There are also new results for direct photon production in gold–gold collisions up to transverse momenta of 20 GeV/c. Comparison of the gold–gold and proton–proton yields indicates that the QCD factorization theorem also holds for hard scatterings with heavy ions. The quality of the data is such that small deviations from the proton–proton reference can be traced back to isospin corrections and nuclear modifications of the parton distribution function in the nucleus. With improved statistics it will certainly be possible to use such data in global-fit analyses to constrain the nuclear parton distributions.
Last but not least, the conference saw the first measurements of direct photons emitted back-to-back with high-pT hadrons. With reduced uncertainties such correlations will provide an important calibrated measure of the energy lost by the original parton.
J/ψ melting and lattice QCD
The suppression of charmonium bound states, in particular the J/ψ, was proposed 20 years ago as a smoking-gun signature for quark–gluon plasma formation, and this is still the experimental observable that offers the most direct connection with lattice QCD. The first high-statistics results from RHIC were presented in Shanghai. Surprisingly, they show that the amount of suppression is almost identical to that found at the SPS (figure 3). The medium created at RHIC is expected to be much denser and hotter than that at the SPS and most models predicted a stronger depletion.

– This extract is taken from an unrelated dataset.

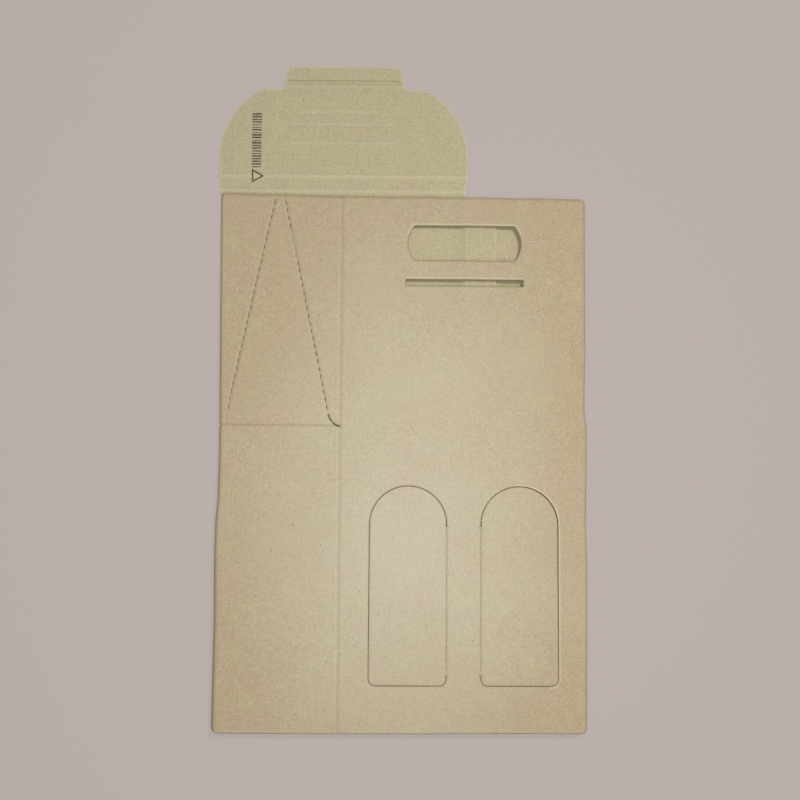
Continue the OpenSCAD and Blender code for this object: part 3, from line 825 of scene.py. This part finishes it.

A natural explanation of the similarity of the suppression at the two energies (√SNN = 17 and 200 GeV) is put forward by recent lattice data that indicate that the J/ψ (but not the χc and ψ’) survives up to temperatures twice the critical one. The increase in the temperature from the SPS to RHIC would not be enough to dissolve the J/ψ, which is then only indirectly suppressed due to the lack of feed-down contributions from the dissolved χc and ψ’ states. Alternative explanations point out that the recombination of charm and anticharm quarks in the thermal bath (up to 10 charm–anticharm pairs are produced in central gold–gold collisions at RHIC) could compensate almost exactly for the additional suppression. The influence of initial-state effects, those present already in proton–nucleus collisions, are not yet completely settled. More proton–nucleus (at the SPS) and deuteron–gold (at RHIC) reference data, as well as the study of different charmonium states in gold–gold, will be needed to unravel the origin of the suppressed J/ψ yields.
Towards the LHC
The emerging picture in ultra-relativistic heavy-ion collisions is that of the formation of a strongly interacting medium with negligibly small viscosity – a perfect liquid – and with energy densities as high as 30 GeV/fm3. These characteristics emerge from the ideal hydrodynamics description of collective elliptic flow, and the large energy loss suffered by energetic quarks and gluons traversing the system respectively. The detailed study of the transport properties of this medium and the potential observation of the anticipated weakly interacting quark–gluon plasma will require key measurements in lead–lead collisions at 5.5 TeV at the LHC. The higher initial temperatures, the greater duration of the quark–gluon plasma phase and the much more abundant production of hard probes expected at the LHC are likely to result in indisputable probes of the deconfined medium that depend much less on details of the later hadronic phase.
A whole morning session at the conference looked at “Heavy-Ion Physics in the Next 10 Years”. The imminence of the LHC start-up – with an active nucleus–nucleus programme being developed by the ALICE, CMS and ATLAS collaborations – guarantees an exciting future for the physics of high-density QCD.